The new arrivals cared little, if at all, that this creek was also used by the Gadigal people who drank its fresh water, fished from it, and used the bark of the trees on its banks for their canoes. Proof of their occupation has been seen in recent excavations around the stream that have uncovered flaked stone artefacts made from water-worn pebbles.
*
In October 1788 a timber bridge was built to span the water at the head of the cove (the site of what is now Bridge Street). However, this proved less solid than expected when an overloaded bullock wagon broke the decking and put the bridge out of action for some time. But the bridge did provide a crucial connection between the two sections of the settlement, with the convicts and soldiers on the western side, and Governor Phillip and colonial officials on the other. This division continues today, with the wealthy congregating in the eastern suburbs, the less fortunate in the west.

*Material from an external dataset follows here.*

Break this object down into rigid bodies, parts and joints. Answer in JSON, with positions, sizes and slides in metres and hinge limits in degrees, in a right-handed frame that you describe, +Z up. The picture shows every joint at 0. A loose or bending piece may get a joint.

It soon became apparent to Phillip that the stream was a precarious resource for the colony and in March, just two months after landing, he decreed:
The run of water which supplies the Settlement was observed to be only a drain from the swamp. To protect it from the sun, the governor forbids the cutting down of any tree within 50 feet of the run.
When a drought came early on in the settlement, it was clear that the precious stream was drying up. In February 1791 soldier and surveyor Augustus Alt deepened the stream near Bridge Street; by November water restrictions were introduced. In his account of the early years of the settlement, David Collins wrote about these fraught times and Phillips solution:
By the dry weather which prevailed the water had been so much affected, besides being lessened by the water of some [ships], that a prohibition was laid by the governor, on the watering of the remainder of Sydney to remedy this evil, the governor had employed the stone masons gang to cut tanks out of the rock which would be reservoirs for the water large enough to supply the settlement for some time.